The voter-elected Duval County School Board sets education policy and spending in Jacksonville, but Cumber said the mayor should be weighing in on school-related issues.
Gibson said she wants companies to locate Downtown but that the focus for the next mayor should be neighborhood small businesses.
“Because when the neighborhoods are thriving, when crime is low, when we have livable communities, everybody will want to bring their business to Jacksonville,” Gibson said.
The retiring state senator and former Florida Senate Minority Leader said public incentive dollars could be shifted from attracting corporations, which she says would likely locate in Jacksonville without the money, to neighborhoods.
Gibson said the city should also help minority businesses create “joint-venture partnerships” through the city Jacksonville Small and Emerging Businesses program to prepare companies for work tied to economic development projects.
The District 2 Council member said he supports Downtown development but wants to “do it in a way that works” by enhancing city safety.
Ferraro said he would direct the city Office of Economic Development with ensuring that the city and taxpayers receive as much of the return on investment as possible and not go to other groups like the chamber.
Ferraro, who chairs the Council’s Jacksonville Waterways Commission, said the city should put more focus in developing and protecting the St. Johns River as a natural asset for business recruitment.
Allen, a Jacksonville native with an MBA from Jacksonville University, said the city needs to support and identify businesses that reflect the demographics and “desires of the citizens of Jacksonville.”
She said Downtown needs to have residential, retail, entertainment and reliable transportation to reach its potential.
“Downtown is the heart of every major city. Jacksonville has heart trouble and it’s in need of a transplant.”
Frank Keasler Jr.
Keasler said he sees Downtown’s infrastructure in place for development.
“Any thriving city is going to have a thriving Downtown,” he said.
He linked business development to improving public education with a “program that’s teaching our children and not indoctrinating our children.”
Theresa Ann Richardson
Richardson said economic development in Jacksonville should be focused on growing its presence in the film industry and drawing attractions to the scale of Disney World in Orlando or Six Flags near Atlanta.
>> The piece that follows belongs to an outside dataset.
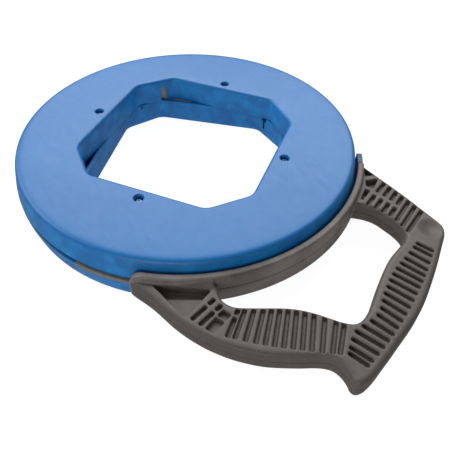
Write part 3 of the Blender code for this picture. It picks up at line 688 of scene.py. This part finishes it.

“We have the space, we have the funds. We have the backbone and we have the intelligence,” she said. “We just need a leader that’s going to get it all done.”
In a statement to the Daily Record on Nov. 21, Davis campaign spokesperson Erin Isaac said Davis plans to attend future debates after the qualifying deadline.
Isaac said Davis notified Rotary in October he would not be participating because of commitments during the week of the Thanksgiving holiday.
“Daniel (Davis) is a member of Rotary, has spoken to the group several times and appreciates the invitation to do so again,” Issac said.
“Daniel looks forward to debating all the qualified candidates many times in the new year.
Davis was second in the UNF poll and led the Republican field with 7% support.
He led in campaign fundraising as of Oct. 31 with $4.4 million in cash between his political committee and his campaign account, according to Florida Politics.
Cumber, who was tied with Gibson with 6% support in the poll, had nearly $2.75 million in the last report. Ferraro had 4% in the UNF poll with less than $250,000.
The nine candidates are running to replace term-limited and Republican Mayor Lenny Curry in the March 2023 election.